# Dataset content

..............................

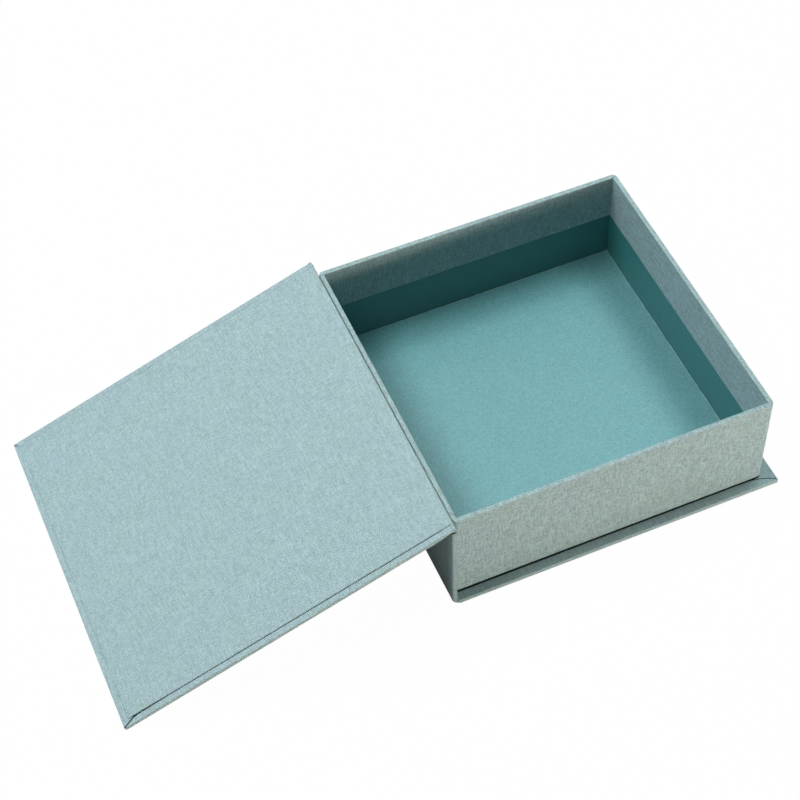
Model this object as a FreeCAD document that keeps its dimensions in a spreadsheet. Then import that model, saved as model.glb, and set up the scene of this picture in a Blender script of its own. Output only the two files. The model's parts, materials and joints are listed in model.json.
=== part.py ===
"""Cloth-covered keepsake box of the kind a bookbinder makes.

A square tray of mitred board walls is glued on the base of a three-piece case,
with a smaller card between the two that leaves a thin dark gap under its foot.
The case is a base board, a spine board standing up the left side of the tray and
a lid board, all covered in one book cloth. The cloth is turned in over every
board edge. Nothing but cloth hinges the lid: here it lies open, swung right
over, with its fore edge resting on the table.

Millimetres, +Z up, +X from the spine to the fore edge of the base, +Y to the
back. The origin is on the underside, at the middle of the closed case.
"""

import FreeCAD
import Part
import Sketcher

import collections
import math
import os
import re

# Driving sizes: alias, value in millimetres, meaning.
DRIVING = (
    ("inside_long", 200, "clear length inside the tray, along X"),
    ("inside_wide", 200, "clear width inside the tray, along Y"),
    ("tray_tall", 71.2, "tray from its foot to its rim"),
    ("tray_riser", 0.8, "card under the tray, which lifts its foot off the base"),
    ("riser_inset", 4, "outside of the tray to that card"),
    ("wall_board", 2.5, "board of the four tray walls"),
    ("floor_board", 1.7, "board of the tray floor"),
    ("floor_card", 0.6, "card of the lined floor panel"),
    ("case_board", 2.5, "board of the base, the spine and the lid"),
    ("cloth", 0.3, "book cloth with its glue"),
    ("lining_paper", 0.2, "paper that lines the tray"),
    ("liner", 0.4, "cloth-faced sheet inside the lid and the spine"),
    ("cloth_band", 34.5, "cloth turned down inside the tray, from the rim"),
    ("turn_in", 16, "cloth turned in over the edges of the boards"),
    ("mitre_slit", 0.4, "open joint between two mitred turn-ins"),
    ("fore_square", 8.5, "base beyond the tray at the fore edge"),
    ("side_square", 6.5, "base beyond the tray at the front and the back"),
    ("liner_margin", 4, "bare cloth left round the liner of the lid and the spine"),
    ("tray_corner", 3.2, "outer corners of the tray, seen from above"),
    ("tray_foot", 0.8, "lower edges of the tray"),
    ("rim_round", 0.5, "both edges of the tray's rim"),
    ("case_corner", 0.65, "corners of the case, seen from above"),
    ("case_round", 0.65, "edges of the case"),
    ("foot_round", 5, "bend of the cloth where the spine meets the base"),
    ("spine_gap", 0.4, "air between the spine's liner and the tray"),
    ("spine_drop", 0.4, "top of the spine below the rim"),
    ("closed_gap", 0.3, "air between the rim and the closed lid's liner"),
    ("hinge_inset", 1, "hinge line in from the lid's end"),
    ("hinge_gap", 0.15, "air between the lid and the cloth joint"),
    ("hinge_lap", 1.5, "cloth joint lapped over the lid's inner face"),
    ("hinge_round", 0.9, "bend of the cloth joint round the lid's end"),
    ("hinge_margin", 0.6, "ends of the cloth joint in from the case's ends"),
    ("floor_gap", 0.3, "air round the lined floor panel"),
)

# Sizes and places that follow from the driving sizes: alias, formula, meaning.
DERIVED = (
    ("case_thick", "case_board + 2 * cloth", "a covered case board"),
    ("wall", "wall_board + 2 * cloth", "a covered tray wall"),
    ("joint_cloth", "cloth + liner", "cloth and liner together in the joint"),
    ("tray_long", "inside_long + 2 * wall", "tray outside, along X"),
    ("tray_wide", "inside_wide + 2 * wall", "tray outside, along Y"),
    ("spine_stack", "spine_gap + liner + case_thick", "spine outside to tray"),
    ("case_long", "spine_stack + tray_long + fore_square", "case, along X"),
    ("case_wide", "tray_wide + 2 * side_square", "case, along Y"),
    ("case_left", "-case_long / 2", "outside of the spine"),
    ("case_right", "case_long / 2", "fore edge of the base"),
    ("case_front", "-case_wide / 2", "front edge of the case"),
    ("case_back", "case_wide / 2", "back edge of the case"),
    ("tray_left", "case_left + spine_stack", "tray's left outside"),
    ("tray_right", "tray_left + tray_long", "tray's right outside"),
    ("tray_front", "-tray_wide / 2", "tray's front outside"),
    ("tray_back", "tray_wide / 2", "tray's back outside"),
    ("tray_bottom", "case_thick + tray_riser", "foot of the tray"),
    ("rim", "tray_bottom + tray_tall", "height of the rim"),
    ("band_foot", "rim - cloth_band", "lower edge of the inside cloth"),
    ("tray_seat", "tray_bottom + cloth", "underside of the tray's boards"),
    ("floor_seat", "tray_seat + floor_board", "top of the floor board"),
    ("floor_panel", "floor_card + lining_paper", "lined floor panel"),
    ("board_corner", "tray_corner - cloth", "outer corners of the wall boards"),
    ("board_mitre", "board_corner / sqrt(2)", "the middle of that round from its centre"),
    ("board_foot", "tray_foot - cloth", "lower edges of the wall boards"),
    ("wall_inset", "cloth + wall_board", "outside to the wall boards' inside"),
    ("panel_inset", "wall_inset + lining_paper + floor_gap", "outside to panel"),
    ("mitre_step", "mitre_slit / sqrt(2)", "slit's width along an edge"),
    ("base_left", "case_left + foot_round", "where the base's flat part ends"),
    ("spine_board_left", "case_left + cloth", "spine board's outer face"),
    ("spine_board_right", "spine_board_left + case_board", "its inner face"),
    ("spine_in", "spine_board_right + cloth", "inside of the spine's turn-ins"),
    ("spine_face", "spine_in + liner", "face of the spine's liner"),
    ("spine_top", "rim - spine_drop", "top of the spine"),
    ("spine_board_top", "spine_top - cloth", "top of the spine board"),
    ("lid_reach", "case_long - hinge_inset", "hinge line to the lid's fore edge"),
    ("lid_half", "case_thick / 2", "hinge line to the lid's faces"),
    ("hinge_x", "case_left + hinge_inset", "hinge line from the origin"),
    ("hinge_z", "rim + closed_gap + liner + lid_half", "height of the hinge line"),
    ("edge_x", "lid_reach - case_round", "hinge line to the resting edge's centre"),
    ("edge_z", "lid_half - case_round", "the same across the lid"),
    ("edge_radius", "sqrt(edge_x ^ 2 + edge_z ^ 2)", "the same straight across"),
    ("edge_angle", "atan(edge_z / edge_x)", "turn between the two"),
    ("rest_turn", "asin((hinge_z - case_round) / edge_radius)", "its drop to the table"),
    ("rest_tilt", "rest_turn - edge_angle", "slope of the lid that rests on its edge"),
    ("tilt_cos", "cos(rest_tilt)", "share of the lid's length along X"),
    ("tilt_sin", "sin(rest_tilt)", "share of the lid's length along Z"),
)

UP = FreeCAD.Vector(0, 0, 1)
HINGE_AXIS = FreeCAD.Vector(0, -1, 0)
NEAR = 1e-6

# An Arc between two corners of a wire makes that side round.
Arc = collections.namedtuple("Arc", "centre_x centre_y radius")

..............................

# What the task requires
Gather every line from the listing above in which "import" appears, and copy those lines.

# Task result
Model this object as a FreeCAD document that keeps its dimensions in a spreadsheet. Then import that model, saved as model.glb, and set up the scene of this picture in a Blender script of its own. Output only the two files. The model's parts, materials and joints are listed in model.json.
import FreeCAD
import Part
import Sketcher
import collections
import math
import os
import re